Saturday, March 7, 2009

Martin Luther's Hermeneutic of Faith and Suspicion

I posted Martin Luther's 1522 "Preface to the Revelation of St. John" a month ago because it illustrates Luther's mid-way position between the patristic and medieval "hermeneutics of faith," on the one hand, and the wholesale hermeneutics of suspicion of the Enlightenment and its historical-critical heirs, on the other:
"For Luther, as for Erasmus and all earlier Christian hermeneuts, the disposition of the reader remains crucial: we must preface our reading with prayer and continue with the eye of faith, and our faith is thereby strengthened by our reading. But although his is clearly a hermeneutics of faith, it is also actually a hermeneutics of suspicion, at least in principle, for thereby we grow in faith in a typically circular movement from universal faith to particular inquiry and back to universal faith, which is strengthened in the process." - David Jasper, A Short Introduction To Hermeneutics (Louisville: Westminster John Knox, 2004), 59.
If Augustine would not stop until he found Christ in the text--by allegory if not in the literal sense, Luther was willing to discard New Testament books, such as James and Revelation, in which he could not see Christ.

My own working approach is to accept the canon on the basis of tradition. I assume the Spirit guided the selection of our 27 NT books, and I accept them as given as a rule of faith. I also happen to like Revelation--not least because of its fantastic visions and images.


John Ottens said...

My own working approach is to accept the canon on the basis of tradition. I assume the Spirit guided the selection of our 27 NT books, and I accept them as given as a rule of faith.

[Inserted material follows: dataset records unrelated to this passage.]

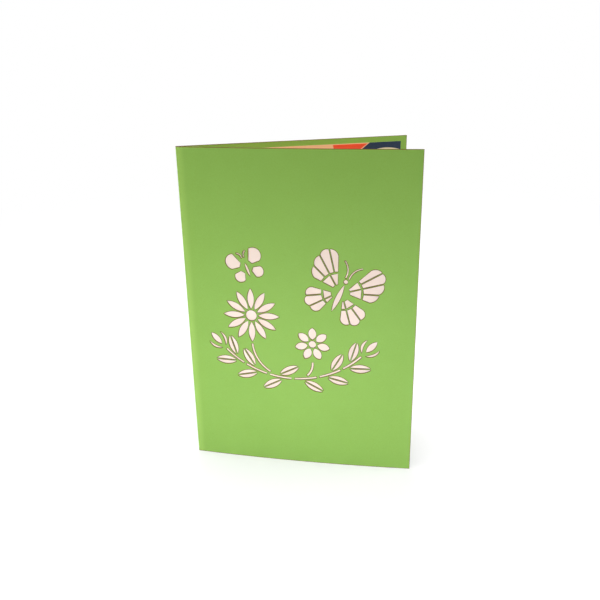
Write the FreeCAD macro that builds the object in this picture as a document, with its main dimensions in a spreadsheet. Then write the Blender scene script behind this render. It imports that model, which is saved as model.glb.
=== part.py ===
import FreeCAD, Part
import os
from math import asin, atan2, copysign, cos, degrees, radians, sin, sqrt
from FreeCAD import Placement, Rotation, Vector

# A pop-up greeting card that stands on its bottom edges, opened a little at its fold.
# Card coordinates: the fold's own centre line is the Z axis, the front panel's chord
# runs along +X and its face looks along -Y, and the back panel opens towards +Y.

UP = Vector(0, 0, 1)

# Driving sizes: millimetres, degrees and plain counts.
SIZES = {
    "closed_width": 125.0,
    "closed_height": 180.0,
    "opening_angle": 23.0,
    "front_bow": 2.0,
    "cover_thickness": 0.35,
    "fold_radius": 0.75,
    "liner_thickness": 0.2,
    "liner_side_margin": 3.5,
    "liner_top_margin": 3.0,
    "liner_foot_margin": 3.0,
    "art_from_fold": 60.5,
    "art_from_foot": 86.5,
    "cut_clearance": 1.0,
    "bridge": 0.8,
    "stem_width": 1.0,
    "feeler_width": 0.6,
    "vine_radius": 53.0,
    "vine_sweep": 90.0,
    "vine_stretches": 6,
    "leaf_length": 11.5,
    "leaf_half_width": 2.4,
    "leaf_splay": 35.0,
    "bud_length": 9.5,
    "large_bloom_petals": 12,
    "large_bloom_radius": 15.5,
    "large_bloom_eye": 3.0,
    "small_bloom_petals": 7,
    "small_bloom_radius": 9.6,
    "small_bloom_eye": 2.0,
    "large_butterfly_reach": 23.0,
    "small_butterfly_reach": 11.5,
    "vine_x": -1.5,
    "vine_z": 20.0,
    "large_bloom_x": -24.0,
    "large_bloom_z": 3.5,
    "small_bloom_x": 9.5,
    "small_bloom_z": -11.5,
    "large_butterfly_x": 24.5,
    "large_butterfly_z": 18.5,
    "small_butterfly_x": -25.5,
    "small_butterfly_z": 31.0,
    "bud_gap": 2.0,
    "layer_thickness": 0.25,
    "glue_tab": 8.0,
    "finger_margin": 25.0,
    "layer_pitch": 27.0,
    "arm_share": 0.707,
    "layer_foot": 12.0,
    "low_layer_height": 50.0,
    "middle_layer_height": 88.0,
    "tall_layer_height": 128.0,
    "scallop_pitch": 15.0,
    "scallop_rise": 2.2,
    "crease_dip": 12.0,
    "flower_petals": 6,
    "flower_radius": 9.0,
    "flower_shoulder_radius": 8.1,
    "flower_valley_radius": 4.6,
    "flower_eye": 1.8,
    "flower_from_crease": 18.0,
    "flower_spacing": 25.0,
    "flower_step_down": 3.0,
    "flower_overlap": 6.0,
    "flyer_wing": 17.0,
    "flyer_height": 24.0,
    "flyer_overlap": 9.0,
}

document = FreeCAD.newDocument("PopUpCard")
sheet = document.addObject("Spreadsheet::Sheet", "Sizes")
for row, (alias, number) in enumerate(SIZES.items(), start=1):
    sheet.set(f"A{row}", alias)
    sheet.set(f"B{row}", str(number))
    sheet.setAlias(f"B{row}", alias)
document.recompute()


def size(alias):
    return float(getattr(sheet, alias))


def count(alias):
    return int(round(size(alias)))


# Plane geometry, used by the folded sections and by the cut-outs alike.

def direction(angle):
    return Vector(cos(radians(angle)), sin(radians(angle)), 0)


def polar(centre, angle, radius):
    return centre + direction(angle) * radius


def turned(point, angle, centre):
    return centre + direction(angle) * point.x + direction(angle + 90) * point.y


def left_of(heading):
    return Vector(-heading.y, heading.x, 0)


def beside(start, end, distance):
    """The point that lies to the left of the middle of start-end."""
    return (start + end) * 0.5 + left_of((end - start).normalize()) * distance


def line(start, end):
    return Part.LineSegment(start, end)


def arc(start, middle, end):
    """An arc through three points, always drawn counter-clockwise."""
    if (middle - start).cross(end - middle).z < 0:
        start, end = end, start
    return Part.ArcOfCircle(start, middle, end)


def path(*points):
    return [line(start, end) for start, end in zip(points, points[1:])]


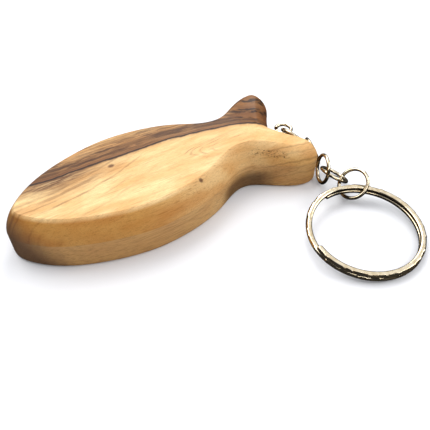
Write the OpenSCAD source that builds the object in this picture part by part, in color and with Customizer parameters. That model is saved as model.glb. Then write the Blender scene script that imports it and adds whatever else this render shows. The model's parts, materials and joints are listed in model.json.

Now this may be a little off-topic, but considering your unique position as someone who specializes in early Jewish literature and teaches at a Protestant college, I'd be fascinated to read a post about which canon it is that you affirm as being Spirit-guided, and why . . .

d. miller said...

Why, the Protestant one, of course. You'll have to help me out here, John. What do you have in mind?

John Ottens said...

Oh, I was just thinking specifically of the Apocrypha. The NT canon is the easy one to affirm. :)

d. miller said...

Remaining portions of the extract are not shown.